Manfaat multikulturalisme sangatlah banyak, mulai dari pendorong inovasi dan kreativitas, perluasan perspektif dan penanaman toleransi, hingga penguatan stabilitas sosial dan peningkatan keunggulan ekonomi. Keberagaman yang dikelola dengan baik terbukti menjadi sumber kekuatan, bukan kelemahan. Namun, jalan menuju masyarakat multikultural yang ideal tidaklah mudah. Ia diwarnai oleh tantangan serius seperti potensi konflik identitas, terus berlanjutnya stereotip dan diskriminasi, dilema antara hak-hak minoritas dan mayoritas, serta kompleksitas dalam mencapai integrasi yang seimbang tanpa asimilasi paksa.

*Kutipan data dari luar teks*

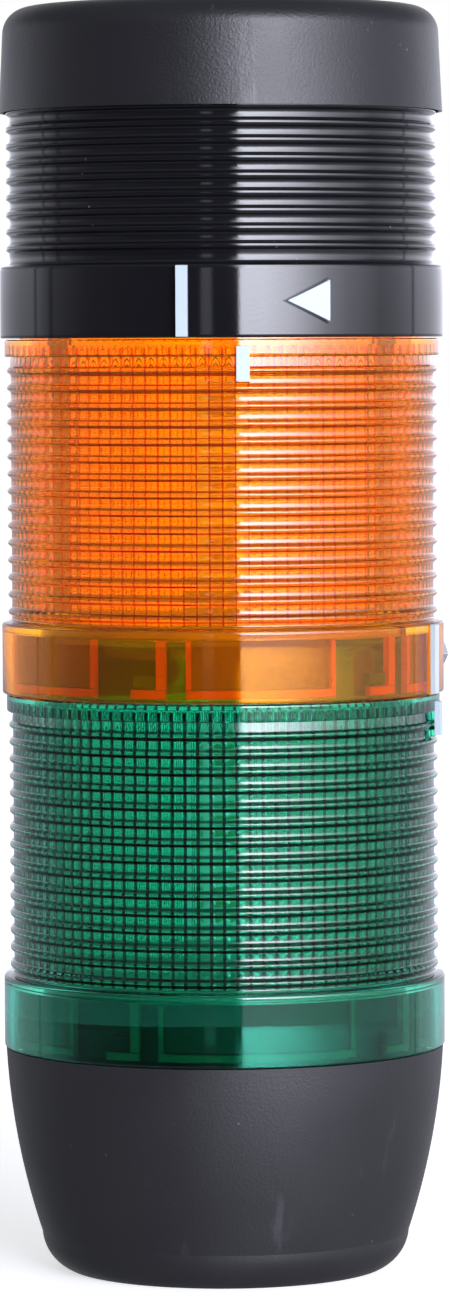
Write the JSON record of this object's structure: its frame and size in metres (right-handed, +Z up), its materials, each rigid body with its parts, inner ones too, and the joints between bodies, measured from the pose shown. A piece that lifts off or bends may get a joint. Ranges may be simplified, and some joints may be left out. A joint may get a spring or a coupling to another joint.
{
  "type": "stack light",
  "caption": "Round stack light on a bowl-shaped base: ribbed green and orange lens modules, a ribbed black sounder module and a cap, joined by twist-lock rings.",
  "frame": {"origin": "centre of the flat underside of the base, on the column's axis", "axes": "+Z up along the column, -Y towards the front, where the sounder's line mark and arrow are seen"},
  "size_m": [0.0711, 0.0718, 0.1995],
  "materials": {
    "base_plastic": "matte",
    "board_green": "satin",
    "board_white": "satin",
    "cap_plastic": "matte",
    "chip_plastic": "gloss",
    "contact_brass": "satin",
    "gasket_rubber": "matte",
    "green_lens_plastic": "gloss",
    "inner_plastic": "satin",
    "orange_lens_plastic": "gloss",
    "part_black": "satin",
    "screw_steel": "satin",
    "sounder_plastic": "gloss",
    "terminal_plastic": "satin"
  },
  "bodies": {
    "base": {"base_contact_spring_1": "contact_brass", "base_contact_spring_2": "contact_brass", "base_contact_spring_3": "contact_brass", "base_contact_spring_4": "contact_brass", "base_gasket": "gasket_rubber", "base_housing": "base_plastic", "plate_screws": "screw_steel", "terminal_block": "terminal_plastic", "terminal_plate": "inner_plastic", "terminal_screws": "screw_steel"},
    "green_module": {"green_contact_strip_1": "contact_brass", "green_contact_strip_2": "contact_brass", "green_contact_strip_3": "contact_brass", "green_contact_strip_4": "contact_brass", "green_lamp_board": "board_white", "green_lamp_carrier": "inner_plastic", "green_lamp_chips": "chip_plastic", "green_lens": "green_lens_plastic"},
    "orange_module": {"orange_contact_strip_1": "contact_brass", "orange_contact_strip_2": "contact_brass", "orange_contact_strip_3": "contact_brass", "orange_contact_strip_4": "contact_brass", "orange_lamp_board": "board_white", "orange_lamp_carrier": "inner_plastic", "orange_lamp_chips": "chip_plastic", "orange_lens": "orange_lens_plastic"},
    "sounder_module": {"piezo_disc": "contact_brass", "resonator_ring": "part_black", "sounder_board": "board_green", "sounder_board_parts": "part_black", "sounder_carrier": "inner_plastic", "sounder_contact_strip_1": "contact_brass", "sounder_contact_strip_2": "contact_brass", "sounder_contact_strip_3": "contact_brass", "sounder_contact_strip_4": "contact_brass", "sounder_housing": "sounder_plastic"},
    "cap": {"cap": "cap_plastic"}
  },
  "joints": [
    {"name": "green_module_twist", "type": "hinge", "parent": "base", "child": "green_module", "pos_m": [0, 0, 0.0355], "axis": [0, 0, 1], "range_deg": [0, 10]},
    {"name": "orange_module_twist", "type": "hinge", "parent": "green_module", "child": "orange_module", "pos_m": [0, 0, 0.0915], "axis": [0, 0, 1], "range_deg": [0, 10]},
    {"name": "sounder_module_twist", "type": "hinge", "parent": "orange_module", "child": "sounder_module", "pos_m": [0, 0, 0.1475], "axis": [0, 0, 1], "range_deg": [0, 10]},
    {"name": "cap_twist", "type": "hinge", "parent": "sounder_module", "child": "cap", "pos_m": [0, 0, 0.1842], "axis": [0, 0, 1], "range_deg": [0, 10]}
  ]
}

Model dan pendekatan multikulturalisme bervariasi di seluruh dunia, mencerminkan konteks lokal dan sejarah masing-masing negara. Baik itu melalui kebijakan pendidikan inklusif, hukum anti-diskriminasi, atau promosi bahasa dan seni minoritas, setiap negara berupaya menavigasi kompleksitas ini dengan caranya sendiri. Peran pendidikan dan media menjadi krusial dalam membentuk pemahaman dan sikap masyarakat, dengan potensi besar untuk menjadi agen perubahan positif atau, sebaliknya, memperkuat perpecahan.
Melihat ke depan, masa depan multikulturalisme akan sangat bergantung pada kemampuan kita untuk beradaptasi dengan perubahan global yang cepat, memelihara dialog yang berkelanjutan antar semua kelompok, dan membangun identitas bersama yang inklusif tanpa menghapuskan kekayaan identitas partikular. Ini adalah tugas yang tidak pernah selesai, yang membutuhkan komitmen terus-menerus terhadap keadilan, kesetaraan, dan penghormatan timbal balik. Pada akhirnya, multikulturalisme bukanlah tentang meniadakan perbedaan, melainkan tentang menemukan kekuatan dan keindahan dalam perbedaan tersebut, menganyamnya menjadi permadani masyarakat yang lebih kaya, lebih tangguh, dan lebih manusiawi bagi semua penghuninya.